Réduction massive du temps de travail
Pour la réussite d’une reconversion éco-sociale, des conditions-cadres sont indispensables, a développé Francine Zufferey. Dans ce but, Unia va faire des propositions permettant un repositionnement idéologique. La première est une réduction massive du temps de travail, avec compensation du salaire pour les bas et moyens revenus. «Une telle diminution peut constituer un levier majeur de la transition écologique et sociale, en réduisant notre empreinte carbone et en améliorant la conciliation vie privée et vie professionnelle», note la syndicaliste.

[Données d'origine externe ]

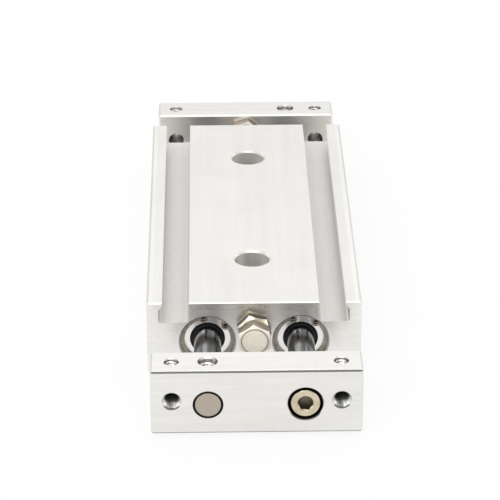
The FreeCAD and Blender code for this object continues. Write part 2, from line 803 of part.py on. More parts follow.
def make_clamp_screw(label, x, y):
    """Set screw from a plate's underside whose point sits in the rod's air groove."""
    body = new_body(label)
    radius = d.clamp_diameter / 2 - d.thread_clearance
    point = d.clamp_point_diameter / 2
    end = rod_in_plate - rod_radius + d.air_ring_depth - d.clamp_recess - d.side_gap
    shoulder = end - d.clamp_point_length
    edge = d.cover_edge
    turn_profile(body, "Screw", [
        (0.0, 0.0), (radius - edge, 0.0), (radius, edge), (radius, shoulder - edge),
        (radius - edge, shoulder), (point, shoulder), (point, end), (0.0, end),
    ], "XZ_Plane")
    sketch = new_sketch(body, "Socket", "XY_Plane")
    hexagon(sketch, d.clamp_socket_flats)
    add_feature(body, "Pocket", "SocketPocket", sketch, True, Length=d.clamp_socket_depth,
                Reversed=True)
    place(body, x, y, d.plate_ground_gap + d.clamp_recess)
    return body


def make_rod_screw(label, x, y, turn, roll):
    """Socket-head screw that draws a rod into its plate."""
    body = new_body(label)
    head, radius = d.screw_head_diameter / 2, d.screw_diameter / 2
    edge = d.screw_head_edge
    end = d.screw_head_height + d.screw_length
    turn_profile(body, "Screw", [
        (0.0, 0.0), (head - edge, 0.0), (head, edge), (head, d.screw_head_height),
        (radius, d.screw_head_height), (radius, end - edge), (radius - edge, end), (0.0, end),
    ])
    sketch = new_sketch(body, "Socket", "XZ_Plane")
    hexagon(sketch, d.screw_socket_flats)
    add_feature(body, "Pocket", "SocketPocket", sketch, True, Length=d.screw_socket_depth)
    place(body, x, y, d.rod_height, turn, roll)
    return body


def make_piston(label, x):
    """Piston sleeve with two lip-seal grooves and a magnet groove."""
    body = new_body(label)
    inner = rod_radius + d.piston_rod_fit
    outer = d.bore_diameter / 2 - d.piston_clearance
    length, edge = d.piston_length, d.piston_edge
    seal_floor = outer - d.lip_seal_depth
    first = d.lip_seal_from_end
    magnet_floor = outer - d.magnet_depth
    magnet_start = length / 2 - d.magnet_width / 2
    half = [
        (inner, as_size(0.0)), (outer - edge, as_size(0.0)), (outer, edge), (outer, first),
        (seal_floor, first), (seal_floor, first + d.lip_seal_width),
        (outer, first + d.lip_seal_width), (outer, magnet_start), (magnet_floor, magnet_start),
    ]
    turn_profile(body, "Piston", mirrored_along(half, length))
    place(body, x, -(length / 2), d.rod_height)


def make_piston_seal(label, x, rear):
    """Lip seal in a piston groove, its lip towards the pressure side."""
    body = new_body(label)
    outer = d.bore_diameter / 2 - d.running_clearance
    inner = d.bore_diameter / 2 - d.piston_clearance - d.lip_seal_depth + d.ring_clearance
    start = d.side_gap
    end = d.lip_seal_width - d.side_gap
    middle = (inner + outer) / 2
    turn_profile(body, "LipSeal", [
        (inner, start), (middle - d.lip_seal_notch / 3, start), (middle, start + d.lip_seal_notch),
        (middle + d.lip_seal_notch / 3, start), (outer, start),
        (outer - d.piston_clearance * 2, end), (inner, end),
    ])
    near = -(d.piston_length / 2) + d.lip_seal_from_end
    if rear:
        place(body, x, -near, d.rod_height, 180.0)
    else:
        place(body, x, near, d.rod_height)


def make_magnet(label, x):
    """Magnet ring that the slot sensors read."""
    body = new_body(label)
    inner = d.bore_diameter / 2 - d.piston_clearance - d.magnet_depth + d.ring_clearance
    outer = inner + d.magnet_wall
    width = d.magnet_width - d.side_gap * 2
    turn_profile(body, "Magnet", [(inner, 0.0), (outer, 0.0), (outer, width), (inner, width)])
    place(body, x, -(width / 2), d.rod_height)


def make_rod_clip(label, x, y, turn):
    """Open ring that holds a piston in its place on the rod."""
    body = new_body(label)
    inner = rod_radius - d.rod_clip_depth + d.ring_clearance
    ring_with_gap(body, inner + d.rod_clip_band, inner, ROD_CLIP_GAP_HALF_ANGLE,
                  d.rod_clip_thickness)
    place(body, x, y, d.rod_height, turn, 90.0)


# ---------------------------------------------------------------- assembly
ENDS = {"front": (housing_front, 1, 0.0), "rear": (housing_rear, -1, 180.0)}
SIDES = {"left": -rod_side, "right": rod_side}

clips = []
for end, (face, inward, turn) in ENDS.items():
    for side, x in SIDES.items():
        name = f"{end}_{side}"
        seat = face + cover_face * inward
        make_cover(f"{name}_cover", x, seat, turn)
        make_bush(f"{name}_guide_bush", x, seat, turn)
        make_rod_seal(f"{name}_rod_seal", x, seat, turn)
        make_bumper(f"{name}_bumper", x, seat, turn)
        clip_face = face + (d.clip_groove_from_face + d.clip_clearance) * inward
        clips.append(make_clip(f"{name}_circlip", x, clip_face, turn, CLIP_ROLLS[end, side]))
        ring = torus(f"{name}_cover_oring",
                     d.seat_diameter / 2 - d.cover_clearance - d.cover_ring_section / 2
                     - d.ring_clearance / 2, d.cover_ring_section - d.ring_clearance)
        place_ring(ring, x, face + (cover_face + d.cover_ring_from_face) * inward, d.rod_height)
group("circlips", clips)

plug_x = d.housing_width / 2 - d.plug_seat_depth + d.plug_ball_diameter / 2
group("passage_plugs", [
    make_ball(f"{end}_passage_plug", plug_x, housing_front + along, d.plug_ball_diameter)
    for end, along in (("front", passage_front), ("rear", passage_rear))
])
group("lock_nuts", [
    make_nut("front_lock_nut", housing_front - d.nut_thickness, 0.0, NUT_ROLLS["front"]),
    make_nut("rear_lock_nut", housing_rear + d.nut_thickness, 180.0, NUT_ROLLS["rear"]),
])
make_stop_bolt("front_stop_bolt", housing_front - d.front_stop_out, 0.0,
               STOP_BOLT_ROLLS["front"])
make_stop_bolt("rear_stop_bolt", housing_rear + d.rear_stop_out, 180.0,
               STOP_BOLT_ROLLS["rear"])

make_plate("front_plate", -plate_outer, 0.0)
make_plate("rear_plate", plate_outer, 180.0)
make_rod("left_rod", -rod_side, -plate_outer, 0.0)
make_rod("right_rod", rod_side, plate_outer, 180.0)
screw_face = plate_outer - d.screw_sink_depth + d.screw_head_height
group("rod_screws", [
    make_rod_screw("front_rod_screw", rod_side, -screw_face, 0.0, ROD_SCREW_ROLLS["front"]),
    make_rod_screw("rear_rod_screw", -rod_side, screw_face, 180.0, ROD_SCREW_ROLLS["rear"]),
])
ball_y = rod_length - plate_outer - d.air_ball_depth
group("air_way_plugs", [
    make_ball(f"{side}_air_way_plug", SIDES[side], ball_y * sign, d.air_ball_diameter)
    for side, sign in (("left", 1), ("right", -1))
])
clamp_y = plate_outer - d.plate_thickness / 2
group("clamp_screws", [
    make_clamp_screw("front_clamp_screw", -rod_side, -clamp_y),
    make_clamp_screw("rear_clamp_screw", rod_side, clamp_y),
])

for side, x in SIDES.items():
    make_piston(f"{side}_piston", x)
    make_magnet(f"{side}_magnet", x)
    make_piston_seal(f"{side}_piston_front_seal", x, rear=False)
    make_piston_seal(f"{side}_piston_rear_seal", x, rear=True)
    clip_y = d.piston_length / 2 + d.side_gap / 2
    make_rod_clip(f"{side}_piston_front_clip", x, -(clip_y + d.rod_clip_thickness), 0.0)
    make_rod_clip(f"{side}_piston_rear_clip", x, clip_y + d.rod_clip_thickness, 180.0)

for name, sign in (("front", -1), ("rear", 1)):
    for place_name, depth in (("outer", d.plate_ring_from_face),
                              ("inner", d.plate_thickness - d.plate_ring_from_face)):
        ring = torus(f"{name}_plate_{place_name}_oring",
                     rod_radius + d.running_clearance + d.plate_ring_section / 2,
                     d.plate_ring_section - d.ring_clearance)
        place_ring(ring, rod_side * sign, (plate_outer - depth) * sign, d.rod_height)

# ---------------------------------------------------------------- check and export
doc.recompute()
for thing in doc.Objects:
    if {"Invalid", "Error"} & set(thing.State):
        raise RuntimeError(f"{thing.Label} did not compute: {thing.State}")
os.makedirs("parts", exist_ok=True)
for thing in sub_parts:
    if thing.Shape.isNull() or not thing.Shape.isValid() or thing.Shape.Volume <= 0:
        raise RuntimeError(f"{thing.Label} has no valid solid")
for thing in sub_parts:
    thing.Shape.exportStep(f"parts/{thing.Label}.step")
    print(f"{thing.Label}: {len(thing.Shape.Solids)} solid, {thing.Shape.Volume:.1f} mm3")
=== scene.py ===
"""Dressing of a guided pneumatic cylinder: finishes, threads, screws and studio for its CAD frame.

Lengths that a class names are in millimetres, and meshes are made in metres. Pieces take their
places from the boxes of the CAD nodes, so they follow the frame.
"""
import json
import logging
import math
from dataclasses import dataclass
from enum import Enum
from functools import reduce
from typing import Callable, Dict, Optional, Sequence, Tuple, Union

import bpy
from mathutils import Matrix, Vector

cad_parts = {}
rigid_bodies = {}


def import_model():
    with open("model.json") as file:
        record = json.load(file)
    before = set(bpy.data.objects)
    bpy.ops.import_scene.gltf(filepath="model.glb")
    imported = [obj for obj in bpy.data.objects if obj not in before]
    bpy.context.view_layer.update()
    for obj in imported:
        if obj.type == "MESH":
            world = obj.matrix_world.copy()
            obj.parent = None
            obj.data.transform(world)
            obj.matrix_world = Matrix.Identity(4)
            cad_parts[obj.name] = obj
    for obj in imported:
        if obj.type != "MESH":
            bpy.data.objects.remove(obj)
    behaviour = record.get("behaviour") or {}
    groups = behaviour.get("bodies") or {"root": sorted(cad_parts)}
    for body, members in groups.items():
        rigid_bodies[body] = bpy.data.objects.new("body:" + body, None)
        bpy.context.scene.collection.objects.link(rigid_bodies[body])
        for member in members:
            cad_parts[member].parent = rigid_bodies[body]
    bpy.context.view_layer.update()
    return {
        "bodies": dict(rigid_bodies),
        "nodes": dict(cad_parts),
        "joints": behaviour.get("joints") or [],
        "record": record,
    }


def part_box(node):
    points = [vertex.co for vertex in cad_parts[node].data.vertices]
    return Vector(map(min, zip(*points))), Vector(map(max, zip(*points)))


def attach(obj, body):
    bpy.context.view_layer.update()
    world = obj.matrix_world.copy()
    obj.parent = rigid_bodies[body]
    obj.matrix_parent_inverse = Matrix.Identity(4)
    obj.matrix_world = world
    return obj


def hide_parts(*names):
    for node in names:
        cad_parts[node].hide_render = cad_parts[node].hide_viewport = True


LOG = logging.getLogger("guided_cylinder")
MM = 0.001
Colour = Tuple[float, float, float]
Place = Tuple[float, float, float]
Point = Tuple[float, float]
Span = Tuple[float, float]      # where a value starts and ends
Piece, Material, Socket = bpy.types.Object, bpy.types.Material, bpy.types.NodeSocket


class Body(str, Enum):
    """Rigid bodies of the cylinder."""

    HOUSING = "housing"
    FRAME = "slide_frame"
    FRONT_STOP = "front_stop"
    REAR_STOP = "rear_stop"


class End(Enum):
    """The two ends of the cylinder: a value is the way along Y that the end faces."""

    FRONT = -1
    REAR = 1


class Axis(Enum):
    """Directions of the part: across its rods, along them, and up."""

    ACROSS = "x"
    ALONG = "y"
    UP = "z"


# ---- shader tools
def operator(operation: str, swapped: bool = False) -> Callable[..., "Wire"]:
    """Make a method of Wire that adds a Math node.

    Args:
        operation: The node's operation.
        swapped: Whether the other value comes first.

    Returns:
        The method.
    """
    def method(wire: "Wire", other: "Operand" = 0.0) -> "Wire":
        """Add the node."""
        inputs = {0: other, 1: wire} if swapped else {0: wire, 1: other}
        return wire.graph.value("ShaderNodeMath", inputs, operation=operation)
    return method


class Wire:
    """A value socket that takes part in arithmetic."""

    __add__, __radd__ = operator("ADD"), operator("ADD", swapped=True)
    __sub__, __rsub__ = operator("SUBTRACT"), operator("SUBTRACT", swapped=True)
    __mul__, __rmul__ = operator("MULTIPLY"), operator("MULTIPLY", swapped=True)
    __abs__, root, sine = operator("ABSOLUTE"), operator("SQRT"), operator("SINE")
    most = operator("MAXIMUM")

    def __init__(self, graph: "Graph", socket: Socket) -> None:
        """Keep the graph and the output socket."""
        self.graph = graph
        self.socket = socket

    def ramp(self, low: float, high: float) -> "Wire":
        """Run smoothly from 0 at low to 1 at high."""
        return self.graph.value("ShaderNodeMapRange", {
            "Value": self, "From Min": low, "From Max": high}, interpolation_type="SMOOTHSTEP")


Inputs = Dict[Union[str, int], object]      # values, sockets or wires by socket name or number
Operand = Union[Wire, float, int]
Tint = Union[Colour, Socket]
Triple = Tuple[Wire, Wire, Wire]


@dataclass(frozen=True)
class Pattern:
    """Noise, by its spots per mm along X, Y and Z, its octaves and the finer ones' weight."""

    spots: Place
    octaves: float = 2.0
    weight: float = 0.5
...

Autre mesure: l’instauration d’une garantie publique de l’emploi, une vieille revendication syndicale revenant d’actualité. «L’idée est que, si le secteur privé n’offre pas suffisamment de travail, le secteur public doit prendre le relais et proposer des emplois utiles et de qualité. L’objectif est que plus personne ne soit au chômage. Aujourd’hui, les chômeurs constituent le tampon de l’économie. Une garantie publique permettrait non seulement d’ôter de la culpabilité au chômeur, mais aussi de résoudre les problèmes de pauvreté et d’isolement social dus à l’absence de travail.» Une autre exigence de longue date est celle de la création d’un fonds pour la reconversion éco-sociale, alimenté par les avoirs des caisses de pension. «Cela offrirait des possibilités de placement en Suisse à cette fortune de plus de 1000 milliards investis hors du pays», souligne Francine Zufferey. Offensive de formation professionnelle, améliorations des CCT et droits de participation des salariés viennent compléter les revendications.
Au vu de l’urgence actuelle et des nouvelles forces sociales à l’œuvre, Unia Valais ne doute pas que les mesures préconisées seront prises en compte.